Write out the whole listing again, exactly as given.
━━━━━━━━━━━━━━━━━━━━
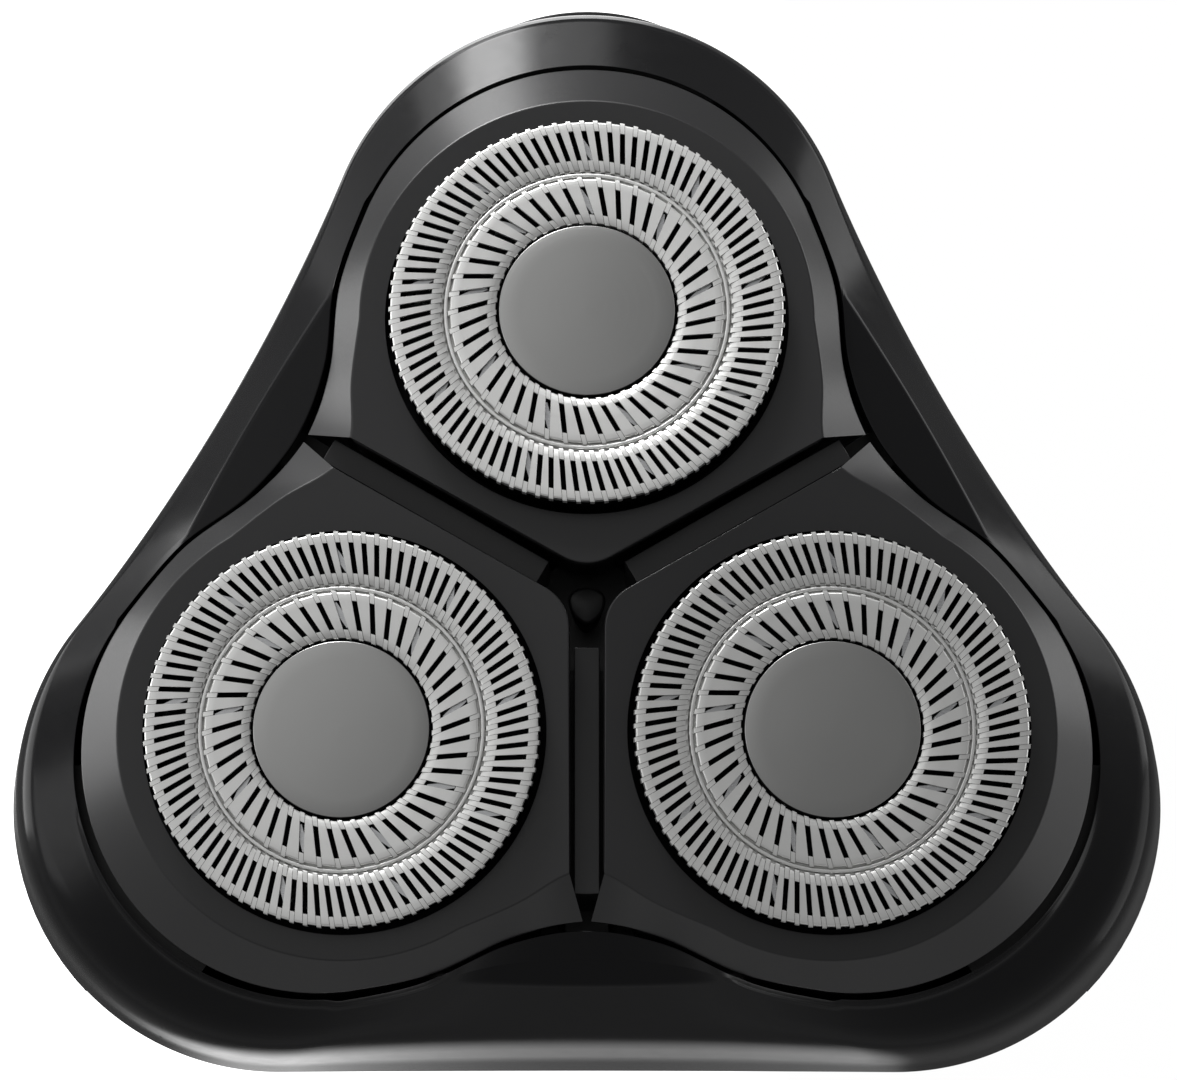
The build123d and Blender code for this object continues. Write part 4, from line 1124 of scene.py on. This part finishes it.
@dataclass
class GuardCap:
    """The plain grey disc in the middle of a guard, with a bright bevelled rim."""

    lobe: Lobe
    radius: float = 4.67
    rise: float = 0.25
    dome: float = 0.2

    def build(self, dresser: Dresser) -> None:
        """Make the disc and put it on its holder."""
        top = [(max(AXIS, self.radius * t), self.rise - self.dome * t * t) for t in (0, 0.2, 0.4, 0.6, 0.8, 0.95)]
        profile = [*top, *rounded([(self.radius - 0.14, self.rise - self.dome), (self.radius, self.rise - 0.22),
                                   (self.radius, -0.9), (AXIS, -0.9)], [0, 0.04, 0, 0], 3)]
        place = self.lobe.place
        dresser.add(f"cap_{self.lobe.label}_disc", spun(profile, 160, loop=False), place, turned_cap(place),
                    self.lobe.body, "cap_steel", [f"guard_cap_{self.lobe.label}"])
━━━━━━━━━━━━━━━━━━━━
Completed exercise —
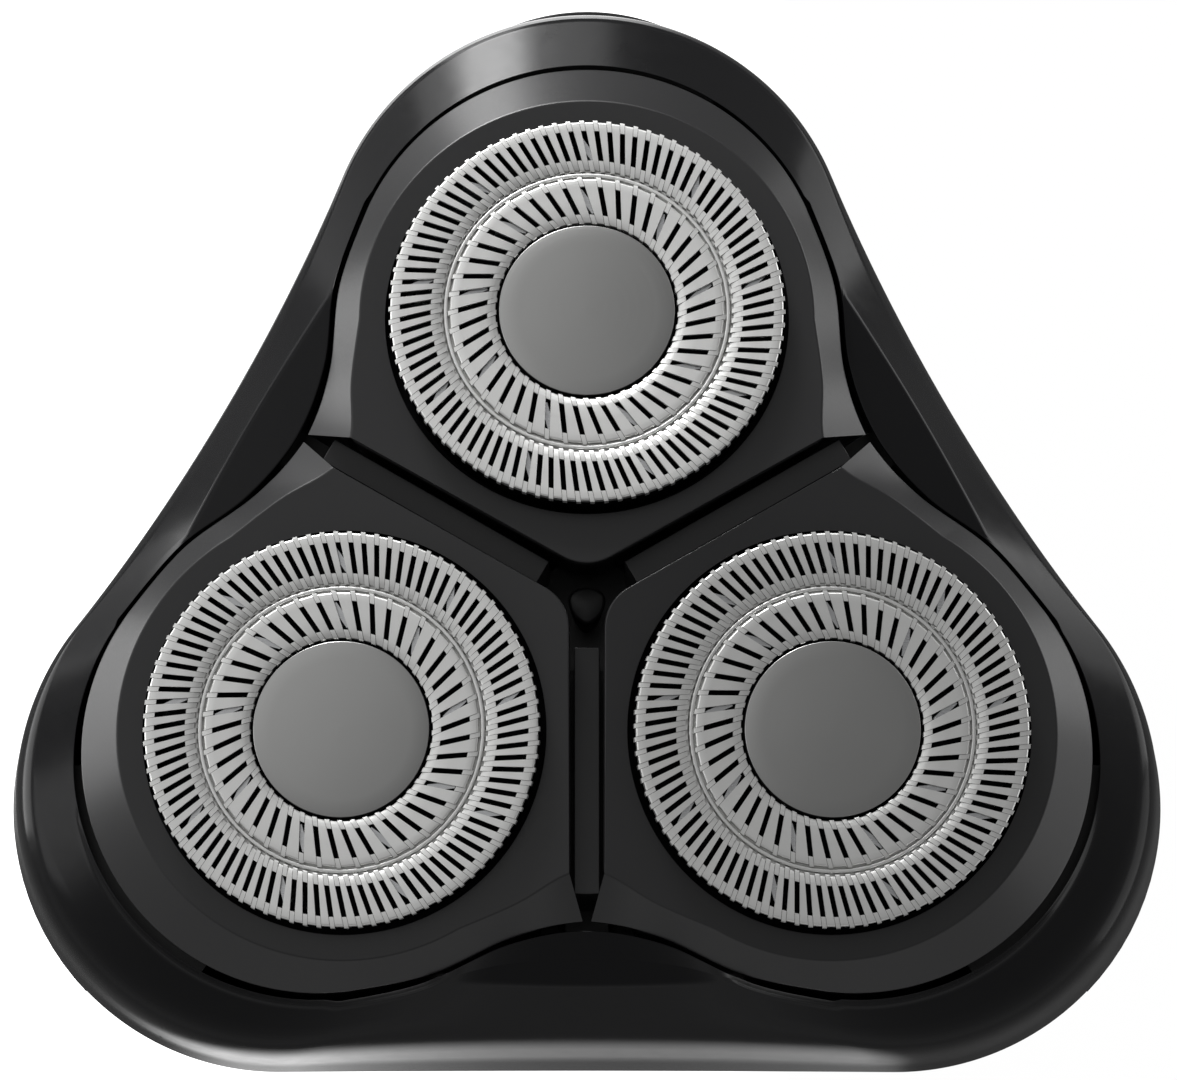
The build123d and Blender code for this object continues. Write part 4, from line 1124 of scene.py on. This part finishes it.
@dataclass
class GuardCap:
    """The plain grey disc in the middle of a guard, with a bright bevelled rim."""

    lobe: Lobe
    radius: float = 4.67
    rise: float = 0.25
    dome: float = 0.2

    def build(self, dresser: Dresser) -> None:
        """Make the disc and put it on its holder."""
        top = [(max(AXIS, self.radius * t), self.rise - self.dome * t * t) for t in (0, 0.2, 0.4, 0.6, 0.8, 0.95)]
        profile = [*top, *rounded([(self.radius - 0.14, self.rise - self.dome), (self.radius, self.rise - 0.22),
                                   (self.radius, -0.9), (AXIS, -0.9)], [0, 0.04, 0, 0], 3)]
        place = self.lobe.place
        dresser.add(f"cap_{self.lobe.label}_disc", spun(profile, 160, loop=False), place, turned_cap(place),
                    self.lobe.body, "cap_steel", [f"guard_cap_{self.lobe.label}"])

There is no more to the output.